= Source material =
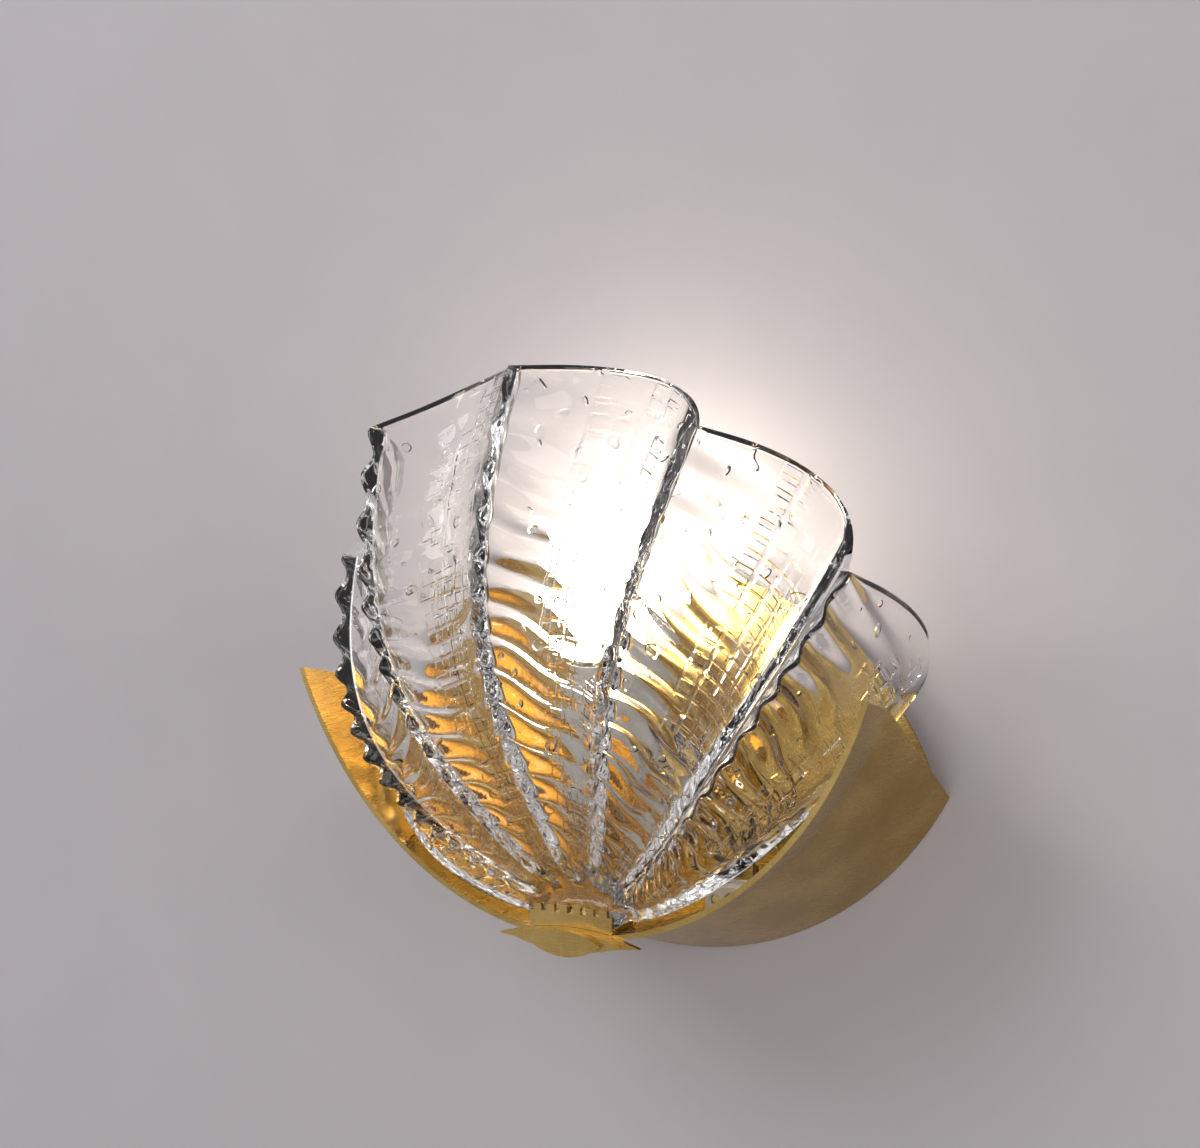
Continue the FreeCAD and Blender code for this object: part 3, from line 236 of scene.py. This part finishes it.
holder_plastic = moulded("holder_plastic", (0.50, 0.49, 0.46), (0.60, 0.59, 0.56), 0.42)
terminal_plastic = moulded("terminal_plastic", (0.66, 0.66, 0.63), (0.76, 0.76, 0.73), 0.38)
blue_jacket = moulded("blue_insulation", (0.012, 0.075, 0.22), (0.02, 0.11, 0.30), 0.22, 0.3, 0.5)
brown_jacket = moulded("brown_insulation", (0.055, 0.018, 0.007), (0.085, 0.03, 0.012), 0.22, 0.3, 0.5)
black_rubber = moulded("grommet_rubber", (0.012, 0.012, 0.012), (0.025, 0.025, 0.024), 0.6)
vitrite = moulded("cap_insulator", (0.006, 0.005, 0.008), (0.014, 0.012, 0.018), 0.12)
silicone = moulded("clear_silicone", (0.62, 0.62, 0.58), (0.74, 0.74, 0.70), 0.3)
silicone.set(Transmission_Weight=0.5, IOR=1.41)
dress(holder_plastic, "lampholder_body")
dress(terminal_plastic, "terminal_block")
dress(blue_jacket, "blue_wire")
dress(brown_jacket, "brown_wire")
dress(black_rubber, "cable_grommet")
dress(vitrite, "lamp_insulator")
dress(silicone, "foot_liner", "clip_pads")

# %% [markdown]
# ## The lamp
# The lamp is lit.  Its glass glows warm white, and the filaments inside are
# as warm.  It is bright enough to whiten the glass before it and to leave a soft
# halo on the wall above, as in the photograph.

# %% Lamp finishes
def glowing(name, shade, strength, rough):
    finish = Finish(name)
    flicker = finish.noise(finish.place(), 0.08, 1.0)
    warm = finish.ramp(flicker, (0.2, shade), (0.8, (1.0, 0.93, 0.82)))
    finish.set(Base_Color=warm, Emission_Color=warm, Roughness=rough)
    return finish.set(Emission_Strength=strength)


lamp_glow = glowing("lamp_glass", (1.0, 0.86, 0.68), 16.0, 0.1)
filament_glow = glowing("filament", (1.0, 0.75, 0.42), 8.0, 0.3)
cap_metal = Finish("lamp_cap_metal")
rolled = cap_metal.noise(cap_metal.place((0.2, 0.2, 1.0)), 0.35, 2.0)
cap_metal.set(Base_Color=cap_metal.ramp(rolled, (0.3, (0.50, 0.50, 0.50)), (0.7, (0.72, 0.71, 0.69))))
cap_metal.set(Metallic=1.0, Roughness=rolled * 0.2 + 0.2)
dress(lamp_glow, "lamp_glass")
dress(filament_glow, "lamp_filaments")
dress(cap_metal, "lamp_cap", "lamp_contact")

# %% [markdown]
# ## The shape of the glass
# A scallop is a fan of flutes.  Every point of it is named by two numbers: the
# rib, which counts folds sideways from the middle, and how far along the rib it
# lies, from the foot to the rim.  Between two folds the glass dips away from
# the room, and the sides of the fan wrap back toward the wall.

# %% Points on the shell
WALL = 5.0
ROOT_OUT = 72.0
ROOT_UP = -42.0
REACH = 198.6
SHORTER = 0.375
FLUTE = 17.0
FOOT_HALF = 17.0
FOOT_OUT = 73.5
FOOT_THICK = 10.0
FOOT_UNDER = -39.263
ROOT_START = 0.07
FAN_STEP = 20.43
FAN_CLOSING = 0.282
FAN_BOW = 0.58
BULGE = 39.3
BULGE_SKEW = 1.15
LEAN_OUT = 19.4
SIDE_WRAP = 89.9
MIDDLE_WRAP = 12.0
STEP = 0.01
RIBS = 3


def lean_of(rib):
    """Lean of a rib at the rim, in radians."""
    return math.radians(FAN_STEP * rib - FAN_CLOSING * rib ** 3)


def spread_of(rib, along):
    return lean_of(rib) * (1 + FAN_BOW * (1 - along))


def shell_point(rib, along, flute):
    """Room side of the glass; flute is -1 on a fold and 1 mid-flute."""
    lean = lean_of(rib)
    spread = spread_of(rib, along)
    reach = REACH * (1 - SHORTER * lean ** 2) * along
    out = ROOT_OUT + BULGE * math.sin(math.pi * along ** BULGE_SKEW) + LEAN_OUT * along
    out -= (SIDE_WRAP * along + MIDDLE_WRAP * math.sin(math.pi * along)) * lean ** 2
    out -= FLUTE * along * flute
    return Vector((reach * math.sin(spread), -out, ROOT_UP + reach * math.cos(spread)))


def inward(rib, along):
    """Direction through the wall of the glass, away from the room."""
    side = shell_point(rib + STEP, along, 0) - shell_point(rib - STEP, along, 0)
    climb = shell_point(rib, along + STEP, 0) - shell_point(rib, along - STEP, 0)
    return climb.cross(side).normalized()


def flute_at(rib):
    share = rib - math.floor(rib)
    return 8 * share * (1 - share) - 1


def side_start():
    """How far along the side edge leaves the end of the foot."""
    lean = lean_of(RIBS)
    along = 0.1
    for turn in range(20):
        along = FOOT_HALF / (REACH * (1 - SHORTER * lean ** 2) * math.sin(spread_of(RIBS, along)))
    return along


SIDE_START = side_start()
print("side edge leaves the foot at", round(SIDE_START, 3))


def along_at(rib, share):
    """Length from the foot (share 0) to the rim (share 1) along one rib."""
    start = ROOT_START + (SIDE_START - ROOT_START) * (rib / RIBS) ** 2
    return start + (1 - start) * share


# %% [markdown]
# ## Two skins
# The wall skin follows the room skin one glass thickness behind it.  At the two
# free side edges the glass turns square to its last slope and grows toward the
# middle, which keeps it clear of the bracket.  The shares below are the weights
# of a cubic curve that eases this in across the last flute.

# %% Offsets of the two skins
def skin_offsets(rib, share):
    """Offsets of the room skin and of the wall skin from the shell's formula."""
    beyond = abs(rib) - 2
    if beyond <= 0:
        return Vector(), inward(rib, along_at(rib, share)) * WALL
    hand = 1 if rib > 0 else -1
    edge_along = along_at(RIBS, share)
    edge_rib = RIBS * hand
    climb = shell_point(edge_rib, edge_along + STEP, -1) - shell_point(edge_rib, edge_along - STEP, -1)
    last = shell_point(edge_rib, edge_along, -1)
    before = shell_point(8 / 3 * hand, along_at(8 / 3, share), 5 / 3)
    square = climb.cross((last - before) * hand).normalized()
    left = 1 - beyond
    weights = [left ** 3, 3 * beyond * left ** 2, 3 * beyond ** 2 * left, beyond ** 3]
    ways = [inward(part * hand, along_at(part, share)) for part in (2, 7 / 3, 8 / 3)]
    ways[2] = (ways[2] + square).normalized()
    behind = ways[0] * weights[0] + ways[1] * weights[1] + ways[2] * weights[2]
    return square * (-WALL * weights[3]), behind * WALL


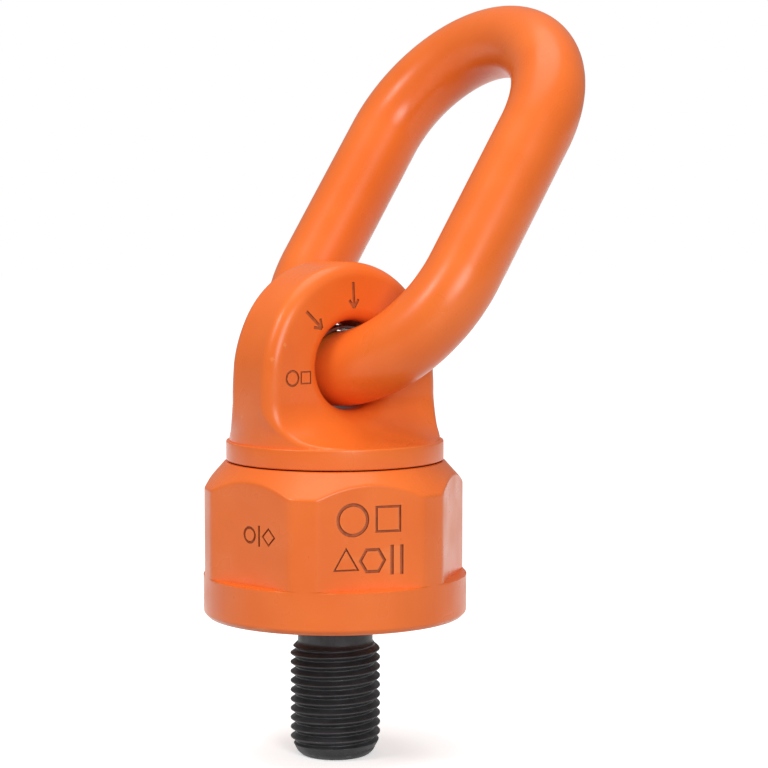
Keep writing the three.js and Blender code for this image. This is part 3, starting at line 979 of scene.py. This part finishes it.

= Exercise directions =
Print all of the entries again, exactly as written.

= Reply to the exercise =
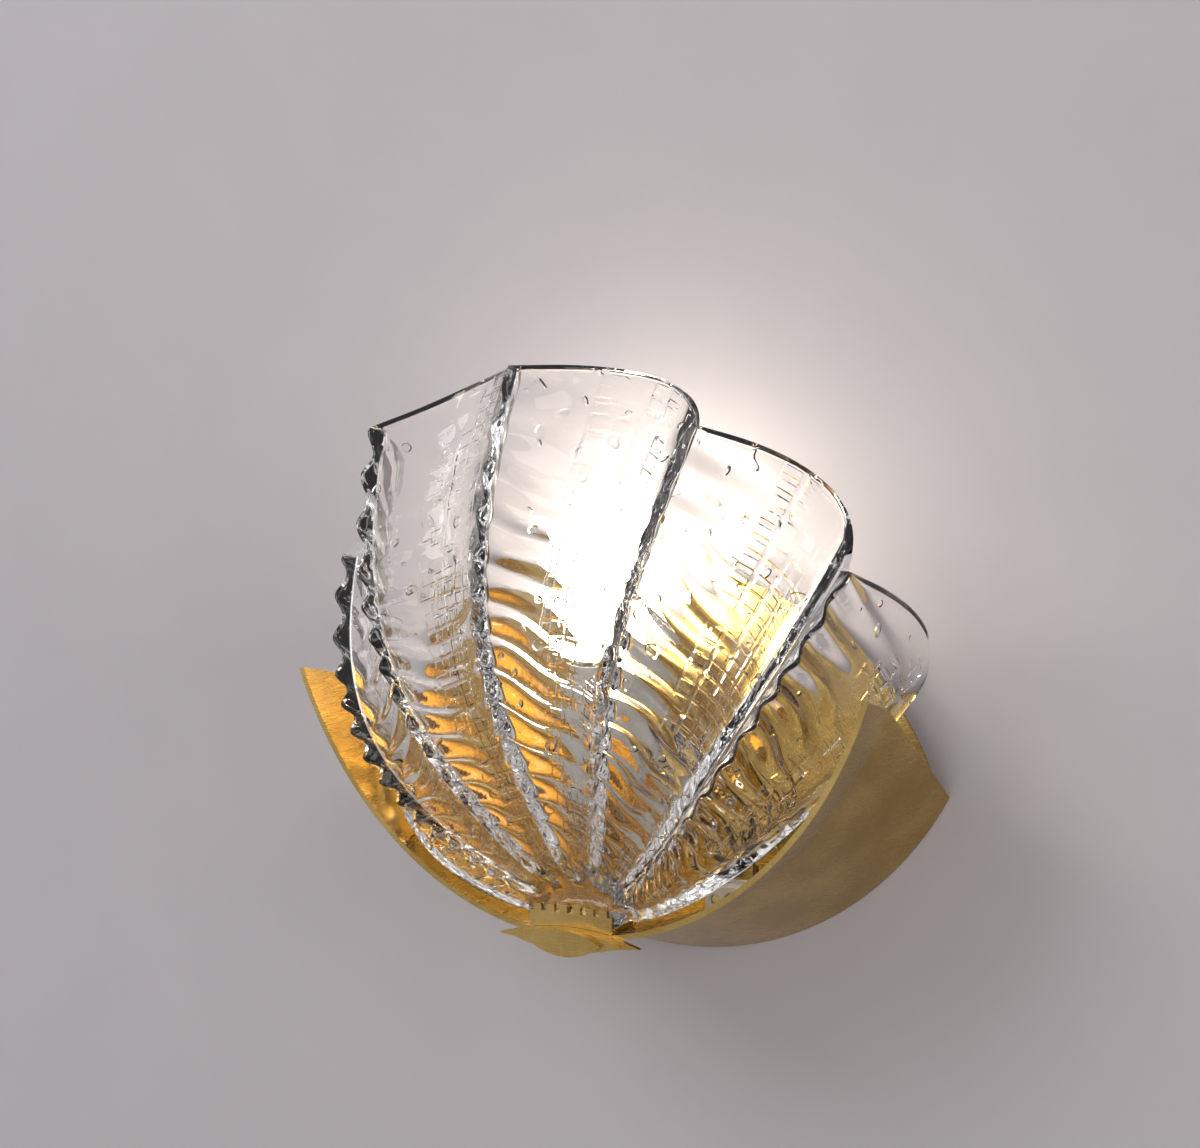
Continue the FreeCAD and Blender code for this object: part 3, from line 236 of scene.py. This part finishes it.
holder_plastic = moulded("holder_plastic", (0.50, 0.49, 0.46), (0.60, 0.59, 0.56), 0.42)
terminal_plastic = moulded("terminal_plastic", (0.66, 0.66, 0.63), (0.76, 0.76, 0.73), 0.38)
blue_jacket = moulded("blue_insulation", (0.012, 0.075, 0.22), (0.02, 0.11, 0.30), 0.22, 0.3, 0.5)
brown_jacket = moulded("brown_insulation", (0.055, 0.018, 0.007), (0.085, 0.03, 0.012), 0.22, 0.3, 0.5)
black_rubber = moulded("grommet_rubber", (0.012, 0.012, 0.012), (0.025, 0.025, 0.024), 0.6)
vitrite = moulded("cap_insulator", (0.006, 0.005, 0.008), (0.014, 0.012, 0.018), 0.12)
silicone = moulded("clear_silicone", (0.62, 0.62, 0.58), (0.74, 0.74, 0.70), 0.3)
silicone.set(Transmission_Weight=0.5, IOR=1.41)
dress(holder_plastic, "lampholder_body")
dress(terminal_plastic, "terminal_block")
dress(blue_jacket, "blue_wire")
dress(brown_jacket, "brown_wire")
dress(black_rubber, "cable_grommet")
dress(vitrite, "lamp_insulator")
dress(silicone, "foot_liner", "clip_pads")

# %% [markdown]
# ## The lamp
# The lamp is lit.  Its glass glows warm white, and the filaments inside are
# as warm.  It is bright enough to whiten the glass before it and to leave a soft
# halo on the wall above, as in the photograph.

# %% Lamp finishes
def glowing(name, shade, strength, rough):
    finish = Finish(name)
    flicker = finish.noise(finish.place(), 0.08, 1.0)
    warm = finish.ramp(flicker, (0.2, shade), (0.8, (1.0, 0.93, 0.82)))
    finish.set(Base_Color=warm, Emission_Color=warm, Roughness=rough)
    return finish.set(Emission_Strength=strength)


lamp_glow = glowing("lamp_glass", (1.0, 0.86, 0.68), 16.0, 0.1)
filament_glow = glowing("filament", (1.0, 0.75, 0.42), 8.0, 0.3)
cap_metal = Finish("lamp_cap_metal")
rolled = cap_metal.noise(cap_metal.place((0.2, 0.2, 1.0)), 0.35, 2.0)
cap_metal.set(Base_Color=cap_metal.ramp(rolled, (0.3, (0.50, 0.50, 0.50)), (0.7, (0.72, 0.71, 0.69))))
cap_metal.set(Metallic=1.0, Roughness=rolled * 0.2 + 0.2)
dress(lamp_glow, "lamp_glass")
dress(filament_glow, "lamp_filaments")
dress(cap_metal, "lamp_cap", "lamp_contact")

# %% [markdown]
# ## The shape of the glass
# A scallop is a fan of flutes.  Every point of it is named by two numbers: the
# rib, which counts folds sideways from the middle, and how far along the rib it
# lies, from the foot to the rim.  Between two folds the glass dips away from
# the room, and the sides of the fan wrap back toward the wall.

# %% Points on the shell
WALL = 5.0
ROOT_OUT = 72.0
ROOT_UP = -42.0
REACH = 198.6
SHORTER = 0.375
FLUTE = 17.0
FOOT_HALF = 17.0
FOOT_OUT = 73.5
FOOT_THICK = 10.0
FOOT_UNDER = -39.263
ROOT_START = 0.07
FAN_STEP = 20.43
FAN_CLOSING = 0.282
FAN_BOW = 0.58
BULGE = 39.3
BULGE_SKEW = 1.15
LEAN_OUT = 19.4
SIDE_WRAP = 89.9
MIDDLE_WRAP = 12.0
STEP = 0.01
RIBS = 3


def lean_of(rib):
    """Lean of a rib at the rim, in radians."""
    return math.radians(FAN_STEP * rib - FAN_CLOSING * rib ** 3)


def spread_of(rib, along):
    return lean_of(rib) * (1 + FAN_BOW * (1 - along))


def shell_point(rib, along, flute):
    """Room side of the glass; flute is -1 on a fold and 1 mid-flute."""
    lean = lean_of(rib)
    spread = spread_of(rib, along)
    reach = REACH * (1 - SHORTER * lean ** 2) * along
    out = ROOT_OUT + BULGE * math.sin(math.pi * along ** BULGE_SKEW) + LEAN_OUT * along
    out -= (SIDE_WRAP * along + MIDDLE_WRAP * math.sin(math.pi * along)) * lean ** 2
    out -= FLUTE * along * flute
    return Vector((reach * math.sin(spread), -out, ROOT_UP + reach * math.cos(spread)))


def inward(rib, along):
    """Direction through the wall of the glass, away from the room."""
    side = shell_point(rib + STEP, along, 0) - shell_point(rib - STEP, along, 0)
    climb = shell_point(rib, along + STEP, 0) - shell_point(rib, along - STEP, 0)
    return climb.cross(side).normalized()


def flute_at(rib):
    share = rib - math.floor(rib)
    return 8 * share * (1 - share) - 1


def side_start():
    """How far along the side edge leaves the end of the foot."""
    lean = lean_of(RIBS)
    along = 0.1
    for turn in range(20):
        along = FOOT_HALF / (REACH * (1 - SHORTER * lean ** 2) * math.sin(spread_of(RIBS, along)))
    return along


SIDE_START = side_start()
print("side edge leaves the foot at", round(SIDE_START, 3))


def along_at(rib, share):
    """Length from the foot (share 0) to the rim (share 1) along one rib."""
    start = ROOT_START + (SIDE_START - ROOT_START) * (rib / RIBS) ** 2
    return start + (1 - start) * share


# %% [markdown]
# ## Two skins
# The wall skin follows the room skin one glass thickness behind it.  At the two
# free side edges the glass turns square to its last slope and grows toward the
# middle, which keeps it clear of the bracket.  The shares below are the weights
# of a cubic curve that eases this in across the last flute.

# %% Offsets of the two skins
def skin_offsets(rib, share):
    """Offsets of the room skin and of the wall skin from the shell's formula."""
    beyond = abs(rib) - 2
    if beyond <= 0:
        return Vector(), inward(rib, along_at(rib, share)) * WALL
    hand = 1 if rib > 0 else -1
    edge_along = along_at(RIBS, share)
    edge_rib = RIBS * hand
    climb = shell_point(edge_rib, edge_along + STEP, -1) - shell_point(edge_rib, edge_along - STEP, -1)
    last = shell_point(edge_rib, edge_along, -1)
    before = shell_point(8 / 3 * hand, along_at(8 / 3, share), 5 / 3)
    square = climb.cross((last - before) * hand).normalized()
    left = 1 - beyond
    weights = [left ** 3, 3 * beyond * left ** 2, 3 * beyond ** 2 * left, beyond ** 3]
    ways = [inward(part * hand, along_at(part, share)) for part in (2, 7 / 3, 8 / 3)]
    ways[2] = (ways[2] + square).normalized()
    behind = ways[0] * weights[0] + ways[1] * weights[1] + ways[2] * weights[2]
    return square * (-WALL * weights[3]), behind * WALL


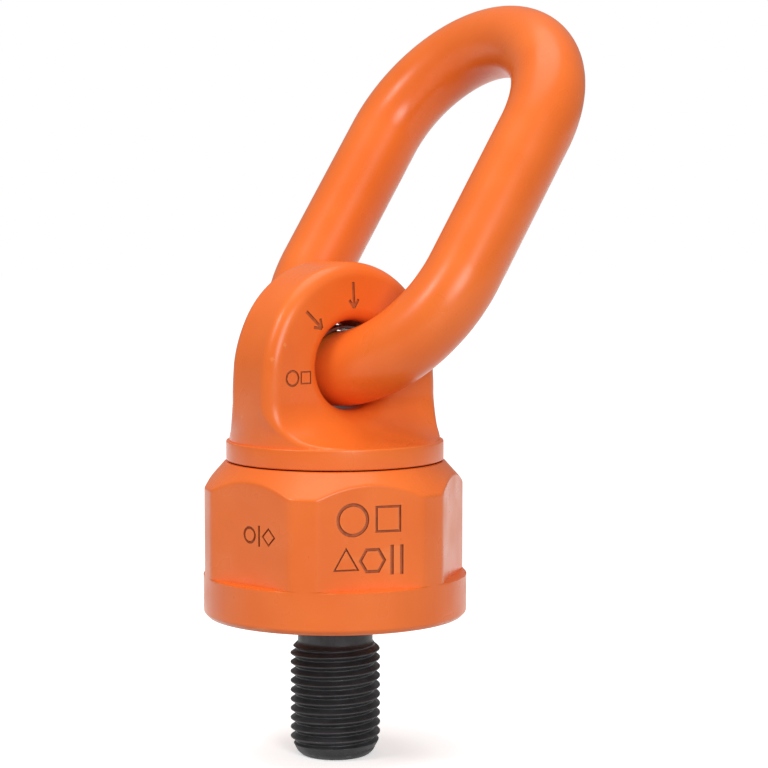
Keep writing the three.js and Blender code for this image. This is part 3, starting at line 979 of scene.py. This part finishes it.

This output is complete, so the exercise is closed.